これからもサポーターと共に
――今年の夏に長くマリノスに在籍していたGKの飯倉大樹選手がヴィッセル神戸に移籍しました。優勝セレモニーでは飯倉選手のユニフォームを着ていましたね。
朴一圭 大樹くんがいたときに、自分が試合に出たときにはヘタなプレーをすればすぐにポジションを奪われますし、移籍したあとも、大樹くんに負けないプレーをしないといけないというプレッシャーが常にありました。それだけの存在ですし、大樹くんが作ってきたものを、自分なりにですけど、表現しなければ、サポーターの方にも納得してはもらえないとも思っていました。途中までですが、シーズンを一緒に戦った仲間でもありますし、感謝とか色んな思いもあってああいう行動に。
――きっとサポーターや飯倉選手にもその思いは伝わっていると思います。試合前の練習のとき、朴選手は名前を呼ばれて、スタンドに向かって左胸のエンブレムを叩いていました。あれは昔から?
朴一圭 実は最初はやってなかったんですよ。ホームの神戸戦だったかな。サポーターの声援は、本当に苦しいときに力になるんです。一緒に戦っていると実感することが多くて、そういう思いを表現したい、声援に応えたいなと思っていたら、自然とやるようになっていました。名前をコールしてもらって、拍手して挨拶するだけじゃなくて、自分なりの表現でと思って、考えたわけでもないんですけど、自然と。
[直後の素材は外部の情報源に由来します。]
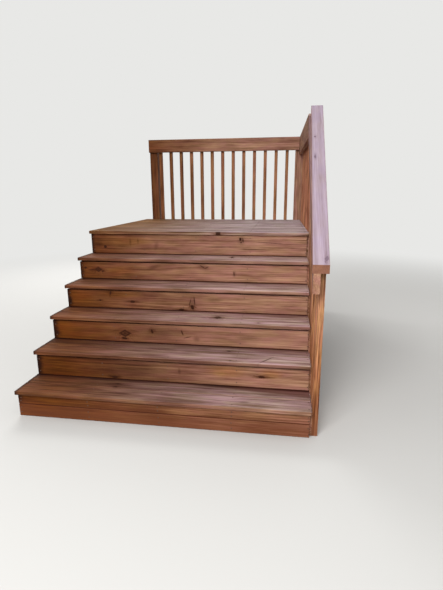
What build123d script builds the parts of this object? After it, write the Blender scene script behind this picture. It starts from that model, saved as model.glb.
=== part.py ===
from build123d import *
import os
from math import atan2, cos

# Wooden deck stairs: a landing beside a house wall, reached by closed-riser steps,
# with a railing along its back, its open side and down the open side of the steps.
# All sizes are in millimetres. While it is laid out, X runs from the wall to the open
# side, Y from the lowest nosing up the steps, and Z is 0 at the top of the lowest tread.

# Steps
step_rise = 178.0
step_run = 244.0
tread_count = 5
first_rise = 178.0
landing_lift = 18.0
nosing = 18.0
tread_gap = 3.0
tread_clearance = 4.4
tread_end_setback = 9.0
riser_foot_gap = 3.0
riser_head_gap = 9.6
riser_end_setback = 15.0
wall_clearance = 10.0
bottom_riser_width = 66.0
bottom_riser_gap = 1.5

# Lumber
board_thickness = 25.4
board_width = 140.0
board_edge_radius = 5.0
lumber_thickness = 38.0
lumber_edge_radius = 3.0
post_size = 89.0
baluster_size = 35.0
baluster_edge_radius = 2.0

# Frame
stair_width = 1872.0
stringer_depth = 286.0
joist_depth = 184.0
hanger_depth = 235.0
hanger_gap = 2.0
frame_bays = 4
deck_board_count = 11
deck_board_gap = 5.0
deck_edge_setback = 3.0
landing_taper = 26.0

# Level railing
rail_height = 910.0
back_rail_depth = 140.0
side_rail_depth = 184.0
back_post_inset = 70.0
corner_post_overhang = 10.0
first_back_baluster = 199.0
baluster_pitch = 123.0
baluster_clearance = 5.0
baluster_tail = 180.0

# Sloping railing
stair_rail_drop = 18.0
cap_width = 89.0
cap_thickness = 38.0
cap_overhang = 7.0
cap_drift = 24.0
cap_reach = 37.0
stair_rail_depth = 89.0
first_stair_baluster = 62.0
stair_baluster_lift = 25.0

# Worked out from the sizes above
slope = step_rise / step_run
slope_angle = atan2(step_rise, step_run)
ground = -first_rise
riser_width = step_rise - board_thickness - riser_foot_gap - riser_head_gap
back_board_width = step_run + nosing + board_thickness - tread_clearance - board_width - tread_gap
deck_top = tread_count * step_rise + landing_lift
deck_underside = deck_top - board_thickness
landing_front = tread_count * step_run
landing_depth = deck_board_count * board_width + (deck_board_count - 1) * deck_board_gap
landing_back = landing_front + landing_depth
hanger_top = deck_underside - joist_depth - hanger_gap
hanger_underside = hanger_top - hanger_depth
rail_top = deck_top + rail_height
rail_inner = stair_width - lumber_thickness
post_front = landing_front + nosing + board_thickness
post_back = post_front + post_size
post_outer = rail_inner + post_size
landing_corner_x = stair_width - landing_taper
open_post_x = landing_corner_x + corner_post_overhang - post_size
rail_meeting = post_front + post_size / 2
cap_rise = rail_height - stair_rail_drop
cap_plumb = cap_thickness / cos(slope_angle)
cap_inner = rail_inner - cap_overhang
stair_rail_plumb = stair_rail_depth / cos(slope_angle)
right_edge = cap_inner + cap_width + cap_drift
back_edge = landing_back + post_size
origin = Vector(right_edge / 2, (back_edge - cap_reach) / 2, ground)


def nosing_y(step):
    """Front edge of a tread; step 1 is the lowest, the landing comes last."""
    return (step - 1) * step_run


def tread_top(step):
    return (step - 1) * step_rise


def riser_front(step):
    return nosing_y(step) + nosing


def riser_back(step):
    return riser_front(step) + board_thickness


def landing_side(y):
    """Open side of the landing, which runs in a little towards the back."""
    share = max(0, y - rail_meeting) / (landing_back - rail_meeting)
    return stair_width - landing_taper * share


def cap_top(y):
    return cap_rise + y * slope


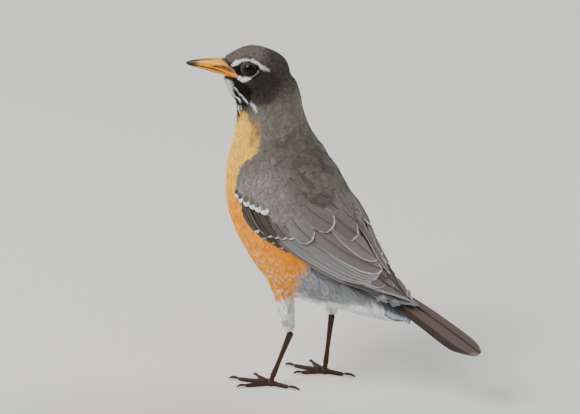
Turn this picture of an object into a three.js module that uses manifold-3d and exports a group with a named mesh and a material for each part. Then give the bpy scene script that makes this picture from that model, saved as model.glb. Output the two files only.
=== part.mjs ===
// A life-size American robin, standing tall and looking left, as a set of closed solids.
//
// Millimetres, +Z up. The bird faces -X, so +X runs towards the tail, -Y is its left side and +Y
// its right side. The shapes are written about a point on the floor between the feet, and the
// whole bird is then moved so that its origin is the middle of its box, on the floor.
import * as THREE from "three";
import { mergeVertices } from "three/addons/utils/BufferGeometryUtils.js";
import Module from "manifold-3d";

const wasm = await Module();
wasm.setup();

// ---------------------------------------------------------------- driving dimensions

const GAP = 0.3; // clearance between neighbouring solids
const CLEAR = 0.5; // how far a slanting cutter stands off, so that GAP is left square to it
const BILL_CLEAR = 0.95; // the same for the bill, whose base slants the most
const TOE_CLEAR = 0.75; // the same for the ends of shanks and claws
const SLIVER = 0.04; // details smaller than this are melted after a cut

// Trunk and neck: each station is a section whose outline passes through a point on the back
// and a point on the underside, both [x, z] in the middle plane, with a half width.
const TRUNK = [
  { back: [-5, 187], front: [-31.5, 178], half: 11.5 },
  { back: [1.3, 174], front: [-33, 160.5], half: 16 },
  { back: [5.5, 160.5], front: [-35.6, 145], half: 19.8 },
  { back: [9.1, 151], front: [-39.6, 128], half: 23.2 },
  { back: [14.8, 141.5], front: [-41.1, 113], half: 25.8 },
  { back: [21.6, 131.5], front: [-39.5, 100.7], half: 27.8 },
  { back: [27.8, 122], front: [-35.7, 90.5], half: 29.2 },
  { back: [34.5, 111], front: [-29.2, 79], half: 29.8 },
  { back: [39.5, 99], front: [-21.6, 68.8], half: 29.5 },
  { back: [44, 87.5], front: [-12.3, 59.6], half: 27.8 },
  { back: [47.5, 78], front: [1, 53], half: 23.8 },
  { back: [53, 70.5], front: [18, 51], half: 18.5 },
  { back: [60, 62], front: [36, 49.3], half: 14 },
  { back: [68, 55], front: [54, 47], half: 9.8 },
  { back: [76, 49], front: [73, 46.5], half: 4.5 },
];

// The closed wings and the back between them make one smooth envelope, given the same way.
const ENVELOPE = [
  { back: [7.2, 160.5], front: [-33.8, 145], half: 20.2 },
  { back: [11.2, 151], front: [-37.8, 128], half: 24.2 },
  { back: [16.8, 142], front: [-39, 113.5], half: 27.7 },
  { back: [24, 132.5], front: [-37.5, 101.5], half: 30.3 },
  { back: [30.4, 123.5], front: [-34, 91.5], half: 32.1 },
  { back: [37, 113], front: [-28, 80], half: 32.8 },
  { back: [42.8, 102.4], front: [-21, 69.5], half: 32.5 },
  { back: [48.9, 91.3], front: [-11, 60], half: 31 },
  { back: [55.3, 81.5], front: [4, 54.5], half: 28.6 },
  { back: [61, 73.8], front: [23, 53], half: 24 },
  { back: [66.8, 66.6], front: [42, 53], half: 18.4 },
  { back: [74, 61.4], front: [59, 53.2], half: 12.6 },
  { back: [81.8, 57.6], front: [76, 54], half: 6.5 },
];

// Folded wing, on the envelope. Edges are [station, turn from the back in degrees].
const WING_LOW_EDGE = [
  [1.75, 108],
  [2.3, 118],
  [3.2, 112],
  [4.6, 101],
  [5.6, 83],
  [7, 68],
  [9, 60],
  [11, 58],
];
const WING_HIGH_EDGE = [
  [1.75, 88],
  [2.3, 60],
  [3.2, 38],
  [4.6, 20],
  [5.6, 10],
  [7, 2],
  [8, -3],
  [11, -3],
];
const SECONDARY_EDGE = [
  [4.2, 88],
  [5.2, 76],
  [6.3, 62],
  [7.6, 50],
  [8.8, 34],
  [9.3, 8],
  [9.5, -16],
];
// Where rows of feathers end, as [turn, station].
const COVERT_TIPS = [
  [2, 7.2],
  [16, 6.7],
  [42, 5.9],
  [60, 5.7],
  [80, 5.2],
  [98, 4.8],
  [112, 4.4],
];
const WING_TIP = [
  [-3, 11.5],
  [20, 11.95],
  [38, 11.8],
  [58, 10.9],
];
const LAST_SECONDARY = 9.4; // station of the longest one's tip
const WING_DEPTH = 6; // how deep the shoulder reaches under the envelope
const TIP_DEPTH = 1.3; // thickness of the last wing feathers
const COVERT_RISE = 0.8; // each layer of feathers lies this much over the next
const SECONDARY_RISE = 0.4;
const FRONT_SINK = 1.5; // the coverts sink into the body by this at the front of the wing
const TOP_SINK = 1.6; // and by this along the back
const ROW_GAP = 0.03; // stations between a row of feathers' end and the joint, on either side
const LAP = 1; // degrees that two layers share before they are parted

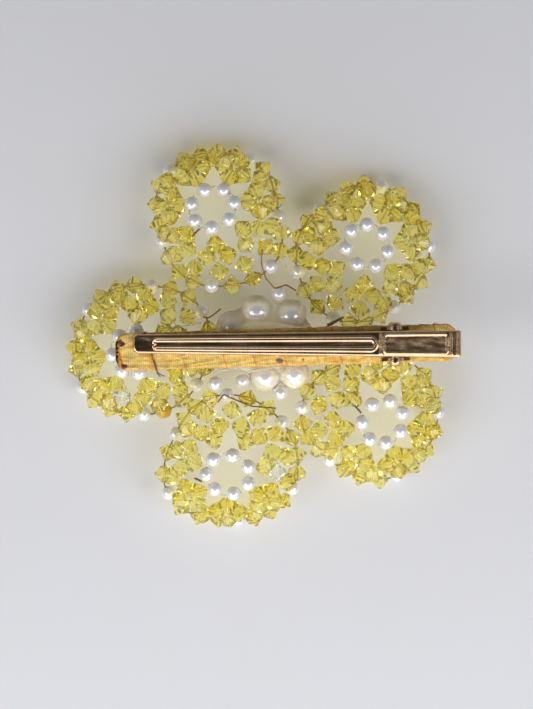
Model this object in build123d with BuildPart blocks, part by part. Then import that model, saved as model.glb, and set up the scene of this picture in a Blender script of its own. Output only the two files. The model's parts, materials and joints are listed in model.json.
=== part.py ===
"""Flower hair clip: five beaded petals strung on wire, glued to a ribbon-wrapped alligator clip.

The clip lies face down: +Z points from the flower's face to the clip on its back, +X runs along the
clip from jaw tip to thumb tail, and the lowest beads of the petals touch Z = 0. Millimetres.
"""
from build123d import *
from math import atan2, cos, floor, hypot, pi, radians, sin, sqrt, tan
import os

os.makedirs("parts", exist_ok=True)

# Beads
crystal_diameter = 3.9
crystal_length = 3.3
crystal_sides = 6
crystal_end_radius = 0.5
crystal_girdle = 0.3
pearl_diameter = 2.9
bore_diameter = 0.62
bead_gap = 0.17

# Wire and thread
wire_diameter = 0.3
thread_diameter = 0.2
wire_bend = 0.6
thread_bend = 0.25
straight_turn = 1.5  # degrees: a gentler turn than this needs no bend
link_sight = 1.0  # a radial bead points along the cup as it runs this far to either side of it
end_gap = 0.6

# Petals: azimuth about the flower's centre, reach of the rim's centre in rim radii, lean of the cup outwards,
# the corner pearls of the rim by angle and share of its radius, and the angles of the ring's pearls
rim_radius = 13.4
ring_radius = 4.3
rim_roll = 37
weave_roll = 29
link_roll = 23
ring_pearl_count = 7
weave_count = 14
meridian_turn = radians(55)
petals = {
    1: dict(
        azimuth=111.7, reach=1.896, lean=21,
        corners=[(20, 1.11), (84, 0.88), (154, 1.03), (205, 1.16), (256, 0.9), (312, 1.08)],
        ring=(1, 60, 102, 157, 215, 262, 305), phase=6,
    ),
    2: dict(
        azimuth=42.6, reach=1.903, lean=15,
        corners=[(29, 1.1), (86, 0.89), (154, 0.97), (205, 1.1), (261, 0.95), (324, 1.08)],
        ring=(47, 90, 143, 197, 254, 300, 359), phase=17,
    ),
    3: dict(
        azimuth=185.3, reach=1.843, lean=13,
        corners=[(26, 1.06), (84, 0.95), (144, 0.97), (207, 1.14), (257, 1.0), (317, 1.04)],
        ring=(6, 54, 101, 153, 205, 256, 300), phase=2, amber=3, clear=2,
    ),
    4: dict(
        azimuth=254.8, reach=1.851, lean=21,
        corners=[(19, 0.98), (78, 1.0), (143, 0.96), (199, 1.06), (261, 0.93), (314, 1.11)],
        ring=(29, 82, 124, 184, 243, 286, 331), phase=11, clear=3,
    ),
    5: dict(
        azimuth=325.2, reach=1.948, lean=17.6,
        corners=[(35, 1.03), (89, 0.98), (149, 0.91), (207, 1.14), (263, 0.92), (328, 1.03)],
        ring=(5, 61, 103, 155, 217, 270, 313), phase=20,
    ),
}
flower_centre = (0.8, -0.8)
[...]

――だからなんですね、あのシーンがすごく印象的だったのは。
朴一圭 マリノスのサポーターの方って、本当にマリノスを愛しているのが伝わってくるんですよ。自分は今年、チームに入ってきたわけですけど、すぐにこのクラブはいいな、好きだなって思えたし、そういう気持ちも素直に出していきたいと思います。サポーターと自分たちのどちらが欠けてもダメというか、共に戦っていきたいんです。
――来年は初めて出場するACLもあります。
朴一圭 楽しみですね。自分がどんなプレ―をできるのか。J1連覇もかかりますし、ほかのタイトルも含めて、まだまだ目指すべきものが多いと思っています。